When a sex video of him was published online, along with sexual messages to a young woman, the media seized on the story because he is married with three children.

He subsequently withdrew from the race, saying he had to protect his family from media intrusion and no one should be subjected to the abuse he had suffered.

The leaders of all the major political parties supported him and condemned the publication of the video, saying everyone has a right to a private life.

Is that true? If a politician is putting themselves forward as a supporter of monogamous family life, all the while making whoopee outside their own marriage, isn’t that hideously hypocritical?

Doesn’t the public have a right to know when the wool is being pulled over their eyes?

If someone can’t be truthful and honest in their dealings with their spouse, shouldn’t we be informed that they are untrustworthy?

I think it was correct that the spotlight was turned on Dominique Strauss-Kahn’s extremely colourful dealings with prostitutes and others.

His behaviour was borderline legal, clearly unacceptable to the French public, and he cannot have been surprised when exposure was swiftly followed by the collapse of his career.

I also think publication of photos showing President Hollande jiggling over the pavés on the back of a scooter to visit a blonde while a brunette languished alone in the Elysée was justified.

Don’t we have a right to know that the French president is not just faithless, but a liar and an almighty embarrassment?

Some politicians are in a whole different category: they are so openly amoral, so often caught lying, so incapable of even declaring simple truths like how many children they have, that we don’t even mind their ongoing shenanigans.

So what, if a man who has already betrayed every single woman who has had the ill-judgement to tie her life up with his? Since everybody knows the design of the tiger’s stripes, there’s no hypocrisy to be uncovered.

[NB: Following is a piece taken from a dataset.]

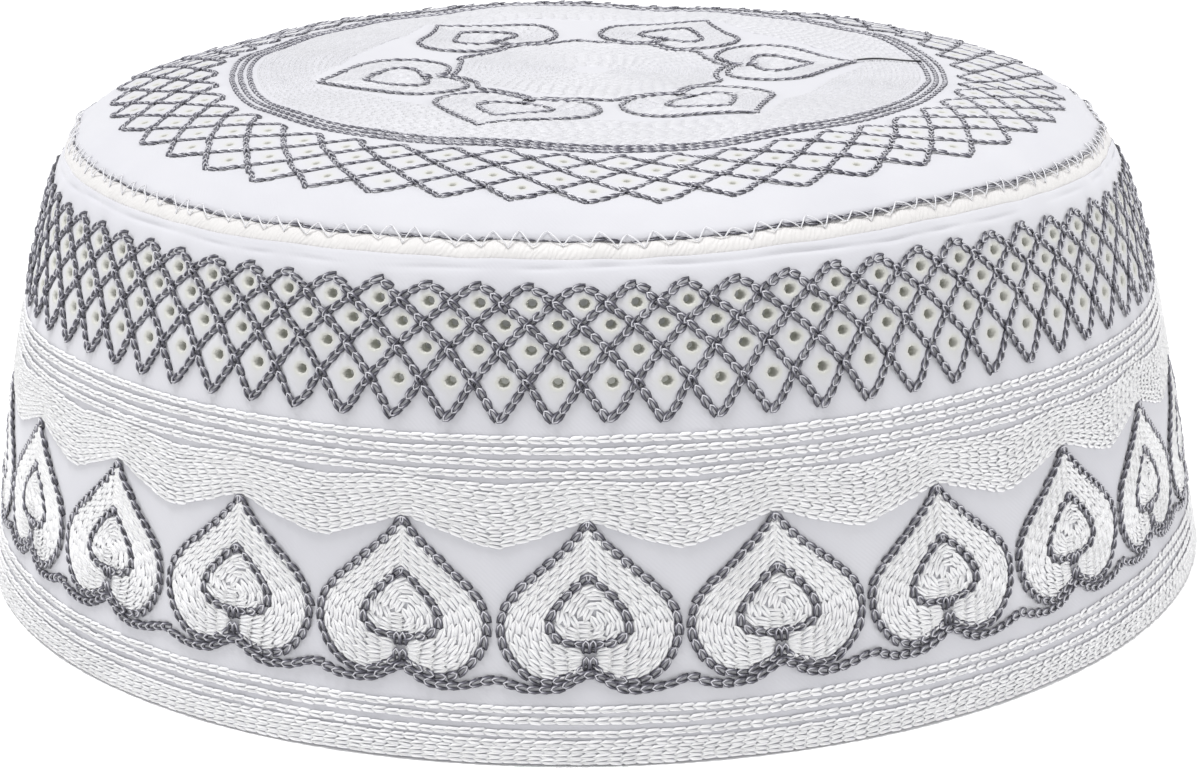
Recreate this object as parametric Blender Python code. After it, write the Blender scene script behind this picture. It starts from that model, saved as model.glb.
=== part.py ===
"""Kufi cap: a tapered side band, a low domed crown and the overcast seam that joins them.

Metres, +Z up. The origin is the middle of the rim, on the surface that the cap rests on.
The front of the cap faces -Y, and angles run from the front towards +X.
"""
import math
from collections import namedtuple

import bmesh
import bpy
from mathutils import Vector
from mathutils.geometry import interpolate_bezier

MM = 0.001

# Driving sizes
HEAD_SIZE = 581.0 * MM                  # round the inside of the rim, a 58 cm cap
WALL = 2.0 * MM                         # two layers of cotton with the embroidery through them
GAP = 0.3 * MM                          # left between pieces that meet
COLUMNS = 80                            # columns of the side lattice, and facets round the cap

RIM_RADIUS = HEAD_SIZE / (2 * math.pi) + WALL
COLUMN_TURN = 2 * math.pi / COLUMNS

# The outer face from the rim to the middle of the crown: how far inside the rim, and how high
Section = namedtuple("Section", "place inset height")
PROFILE = (
    Section("rim", 0.0 * MM, 0.0 * MM),
    Section("edge rows", 1.8 * MM, 9.5 * MM),
    Section("heart lobes", 3.4 * MM, 18.9 * MM),
    Section("heart tips", 5.4 * MM, 29.8 * MM),
    Section("lattice foot", 8.2 * MM, 42.6 * MM),
    Section("lattice top", 13.3 * MM, 60.5 * MM),
    Section("shoulder", 16.8 * MM, 65.3 * MM),
    Section("crown edge", 18.8 * MM, 66.7 * MM),
    Section("crown lattice", 22.5 * MM, 68.6 * MM),
    Section("dark ring", 40.4 * MM, 71.0 * MM),
    Section("crown hearts", 66.5 * MM, 71.6 * MM),
    Section("middle", RIM_RADIUS, 71.8 * MM),
)
STEPS_IN_A_SPAN = 24

# Distances along the outer face, from the rim
BAND_TOP = 64.9 * MM
SEAM_WIDTH = 2.7 * MM
SEAM_PROUD = 0.5 * MM
SEAM_SIDES = 8
CROWN_EDGE = BAND_TOP + SEAM_WIDTH + 2 * GAP

# The lowest row of eyelets, cut through the band, one in each column
EYELET_ROW = 48.2 * MM
EYELET_CELL = 4.4 * MM
EYELET_WIDTH = 1.6 * MM
EYELET_SIDES = 8
FIRST_EYELET = math.radians(-2.9)

# Where the band and the crown have a ring of corners
BAND_LEVELS = (
    0.0 * MM,
    9.6 * MM,
    19.2 * MM,
    30.2 * MM,
    38.0 * MM,
    EYELET_ROW - EYELET_CELL / 2,
    EYELET_ROW + EYELET_CELL / 2,
    56.0 * MM,
    60.8 * MM,
    BAND_TOP,
)
CROWN_LEVELS = (CROWN_EDGE, 74.0 * MM, 82.0 * MM, 92.7 * MM, 119.0 * MM)

Finish = namedtuple("Finish", "name colour roughness")
COTTON = Finish("white_cotton", (0.87, 0.87, 0.90, 1.0), 0.85)
OVERCAST = Finish("cream_overcast_thread", (0.93, 0.88, 0.82, 1.0), 0.70)


class Face:
    """The outer face's line, measured along its own length from the rim."""

    def __init__(self, sections):
        knots = [Vector((RIM_RADIUS - row.inset, row.height, 0.0)) for row in sections]
        self.points = []
        for index in range(len(knots) - 1):
            here, there = knots[index], knots[index + 1]
            before = knots[max(index - 1, 0)]
            after = knots[min(index + 2, len(knots) - 1)]
            reach = (there - here).length / 3
            leave = here + (there - before).normalized() * reach
            arrive = there - (after - here).normalized() * reach
            span = interpolate_bezier(here, leave, arrive, there, STEPS_IN_A_SPAN)
            self.points += span if index == 0 else span[1:]
        self.marks = [0.0]
        for a, b in zip(self.points, self.points[1:]):
            self.marks.append(self.marks[-1] + (b - a).length)
        self.length = self.marks[-1]

    def at(self, distance, depth=0.0):
        """Radius and height at a distance along the line, a depth into the cloth."""
        index = max(i for i, mark in enumerate(self.marks[:-1]) if mark <= distance)
        a, b = self.points[index], self.points[index + 1]
        share = (distance - self.marks[index]) / (self.marks[index + 1] - self.marks[index])
        point = a.lerp(b, share)
        along = (b - a).normalized()
        return point.x - along.y * depth, point.y + along.x * depth


FACE = Face(PROFILE)


def ring(bm, radius, height):
    """One ring of corners round the cap, with an eyelet's column between each two."""
    start = FIRST_EYELET - COLUMN_TURN / 2
    turns = [start + COLUMN_TURN * column for column in range(COLUMNS)]
    return [bm.verts.new((radius * math.sin(t), -radius * math.cos(t), height)) for t in turns]


def strip(bm, lower, upper):
    """A strip of faces between two rings."""
    for column in range(COLUMNS):
        after = (column + 1) % COLUMNS
        bm.faces.new((lower[column], lower[after], upper[after], upper[column]))


def eyelet_edge(bm, corners):
    """The corners of one eyelet in the middle of a cell with four corners."""
    lower_left, lower_right, upper_right, upper_left = [corner.co for corner in corners]
    across = EYELET_WIDTH / 2 / (lower_right - lower_left).length
    upward = EYELET_WIDTH / 2 / (upper_left - lower_left).length
    edge = []
    for side in range(EYELET_SIDES):
        turn = 2 * math.pi * (side - 2.5) / EYELET_SIDES
        share_across = 0.5 + across * math.cos(turn)
        share_up = 0.5 + upward * math.sin(turn)
        low = lower_left.lerp(lower_right, share_across)
        high = upper_left.lerp(upper_right, share_across)
        edge.append(bm.verts.new(low.lerp(high, share_up)))
    return edge


def frame_eyelet(bm, corners, edge):
    """The cloth between a cell's four corners and its eyelet: a quad a side, a triangle a corner."""
    for side in range(4):
        here, there = corners[side], corners[(side + 1) % 4]
        first, second, third = (edge[(2 * side + step) % EYELET_SIDES] for step in range(3))
        bm.faces.new((here, there, second, first))
        bm.faces.new((there, third, second))


def pierced_strip(bm, outer_rings, inner_rings):
    """The strip of the band that holds a row of eyelets, with the walls of the eyelets."""
    for column in range(COLUMNS):
        after = (column + 1) % COLUMNS
        edges = []
        for lower, upper in (outer_rings, inner_rings):
            corners = (lower[column], lower[after], upper[after], upper[column])
            edge = eyelet_edge(bm, corners)
            frame_eyelet(bm, corners, edge)
            edges.append(edge)
        outer, inner = edges
        for side in range(EYELET_SIDES):
            turned = (side + 1) % EYELET_SIDES
            bm.faces.new((outer[side], outer[turned], inner[turned], inner[side]))


def finish_piece(name, bm, finish):
    """Turns a closed bmesh into a named object with its material."""
    bmesh.ops.recalc_face_normals(bm, faces=bm.faces)
    mesh = bpy.data.meshes.new(name)
    bm.to_mesh(mesh)
    bm.free()
    mesh.shade_smooth()
    mesh.set_sharp_from_angle(angle=math.radians(35))
    material = bpy.data.materials.new(finish.name)
    material.use_nodes = True
    shader = material.node_tree.nodes["Principled BSDF"]
    shader.inputs["Base Color"].default_value = finish.colour
    shader.inputs["Roughness"].default_value = finish.roughness
    shader.inputs["Metallic"].default_value = 0.0
    mesh.materials.append(material)
    piece = bpy.data.objects.new(name, mesh)
    bpy.context.scene.collection.objects.link(piece)
    return piece


def make_side_band():
    """The band from its flat rim up to the shoulder, open above and below."""
    bm = bmesh.new()
    outer = []
    inner = []
    for level in BAND_LEVELS:
        outer.append(ring(bm, *FACE.at(level)))
        radius, height = FACE.at(level, WALL)
        inner.append(ring(bm, radius, max(height, 0.0)))
    pierced = BAND_LEVELS.index(EYELET_ROW - EYELET_CELL / 2)
    for level in range(len(BAND_LEVELS) - 1):
        if level == pierced:
            pierced_strip(bm, outer[level:level + 2], inner[level:level + 2])
        else:
            strip(bm, outer[level], outer[level + 1])
            strip(bm, inner[level], inner[level + 1])
    strip(bm, inner[0], outer[0])
    strip(bm, outer[-1], inner[-1])
    return finish_piece("side_band", bm, COTTON)


def make_crown():
    """The round top panel, a shallow dome of the same wall."""
    bm = bmesh.new()
    skins = []
    for depth in (0.0, WALL):
        rings = [ring(bm, *FACE.at(level, depth)) for level in CROWN_LEVELS]
        for lower, upper in zip(rings, rings[1:]):
            strip(bm, lower, upper)
        middle = bm.verts.new((0.0, 0.0, PROFILE[-1].height - depth))
        for column in range(COLUMNS):
            bm.faces.new((rings[-1][column], rings[-1][(column + 1) % COLUMNS], middle))
        skins.append(rings)
    strip(bm, skins[0][0], skins[1][0])
    return finish_piece("crown", bm, COTTON)


def make_crown_seam():
    """The welt of overcast thread that closes the joint between the band and the crown."""
    bm = bmesh.new()
    middle = BAND_TOP + GAP + SEAM_WIDTH / 2
    half_depth = (WALL + SEAM_PROUD) / 2
    rings = []
    for side in range(SEAM_SIDES):
        turn = 2 * math.pi * (side + 0.5) / SEAM_SIDES
        distance = middle + SEAM_WIDTH / 2 * math.cos(turn)
        depth = WALL - half_depth - half_depth * math.sin(turn)
        rings.append(ring(bm, *FACE.at(distance, depth)))
    for side in range(SEAM_SIDES):
        strip(bm, rings[side], rings[(side + 1) % SEAM_SIDES])
    return finish_piece("crown_seam", bm, OVERCAST)


def main():
    for old in list(bpy.data.objects):
        bpy.data.objects.remove(old, do_unlink=True)
    make_side_band()
    make_crown()
    make_crown_seam()


main()
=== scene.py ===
"""The looks of a white kufi cap: twill cotton, chain-stitched by machine in white and blue-grey thread.

Everything is in metres, apart from names that end in _mm and tables that say millimetres. The cap's front
faces -Y. A turn is an angle from the front towards +X. A distance is measured along the outer face, from the
rim up the band, over the shoulder and on to the middle of the crown. A lift is a height off the outer face.
"""

import math
from collections import namedtuple

import bmesh
import bpy
import numpy as np
from mathutils import Matrix, Vector


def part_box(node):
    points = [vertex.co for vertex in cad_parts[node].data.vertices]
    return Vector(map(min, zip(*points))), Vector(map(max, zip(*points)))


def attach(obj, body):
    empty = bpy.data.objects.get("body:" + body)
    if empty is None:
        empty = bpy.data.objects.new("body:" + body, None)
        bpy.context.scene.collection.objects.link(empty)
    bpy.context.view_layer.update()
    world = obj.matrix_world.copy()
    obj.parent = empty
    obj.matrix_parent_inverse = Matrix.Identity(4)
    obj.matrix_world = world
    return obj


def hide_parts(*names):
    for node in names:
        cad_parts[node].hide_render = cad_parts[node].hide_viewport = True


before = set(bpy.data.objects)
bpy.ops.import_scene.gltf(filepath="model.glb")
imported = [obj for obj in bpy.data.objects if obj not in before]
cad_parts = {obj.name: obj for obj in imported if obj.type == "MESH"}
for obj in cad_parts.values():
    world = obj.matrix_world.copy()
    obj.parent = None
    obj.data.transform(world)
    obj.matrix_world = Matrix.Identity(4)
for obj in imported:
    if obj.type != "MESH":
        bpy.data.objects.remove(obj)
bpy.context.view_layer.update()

MM = 0.001
FULL_TURN = 2 * math.pi
RIM_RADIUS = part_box("side_band")[1].x
CROWN_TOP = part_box("crown")[1].z
WALL = 2.0 * MM
SEED = 7

# The outer face in millimetres, as the solids have it: how far inside the rim, and how high
Section = namedtuple("Section", "place inset height")
PROFILE = (
    Section("rim", 0.0, 0.0),
    Section("edge rows", 1.8, 9.5),
    Section("heart lobes", 3.4, 18.9),
    Section("heart tips", 5.4, 29.8),
    Section("lattice foot", 8.2, 42.6),
    Section("lattice top", 13.3, 60.5),
    Section("shoulder", 16.8, 65.3),
    Section("crown edge", 18.8, 66.7),
    Section("crown lattice", 22.5, 68.6),
    Section("dark ring", 40.4, 71.0),
    Section("crown hearts", 66.5, 71.6),
    Section("middle", RIM_RADIUS / MM, CROWN_TOP / MM),
)
STEPS_IN_A_SPAN = 24
BAND_TOP = 64.9 * MM
CROWN_EDGE = 68.2 * MM

# Soft cloth is never quite true: waves round the cap, how fast they lean, their size and where they start
Wave = namedtuple("Wave", "count lean size start")
SLACK = (
    Wave(5, 30.0, 0.30 * MM, 0.4),
    Wave(9, -55.0, 0.18 * MM, 2.1),
    Wave(17, 80.0, 0.10 * MM, 4.0),
)
PUCKERS = (
    Wave(61, 0.0, 0.16 * MM, 0.0),
    Wave(37, 0.0, 0.20 * MM, 1.3),
)
PUCKER_DRIFT = Wave(7, 0.0, 2.0, 0.0)
PUCKER_REACH = 3.2 * MM
RIM_CALM = 10 * MM                      # how far up from the rim the waves are full
MIDDLE_CALM = (4 * MM, 48 * MM)         # radii between which they set in around the crown's middle
SEAM_AT = 67.4 * MM
CREASE_AT = 64.1 * MM
CREASE_WANDER = (Wave(6, 0.0, 0.35 * MM, 1.0), Wave(23, 0.0, 0.12 * MM, 0.0))
CREASE_DEPTH = 0.30 * MM
CREASE_FADE = (0.60, 0.30, 0.35)        # the crease's mean depth as a share, and how its two swells change it
CREASE_WIDTH = 0.33 * MM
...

It’s all out in the open, and if the general public wants to vote for him and his dodgy moral values and a string of abandoned kids, that is their democratic right.

But was Benjamin Griveaux in that category?

He wasn’t running for president, he was running for mayor of Paris – a city famous for its easy-going attitude to sex and fidelity.

In a way, it almost seems fitting that he was conducting a little side-snuggle.

It’s not as if he’s ever been caught preaching morality or underlining the importance of monogamy or nuclear families.

He’s never pretended to be anything else but a married man with three kids – so if his life includes a little extra helping of pudding now and again, doesn’t that just make him an average French guy?

And in any case, is it anyone’s business but his wife’s?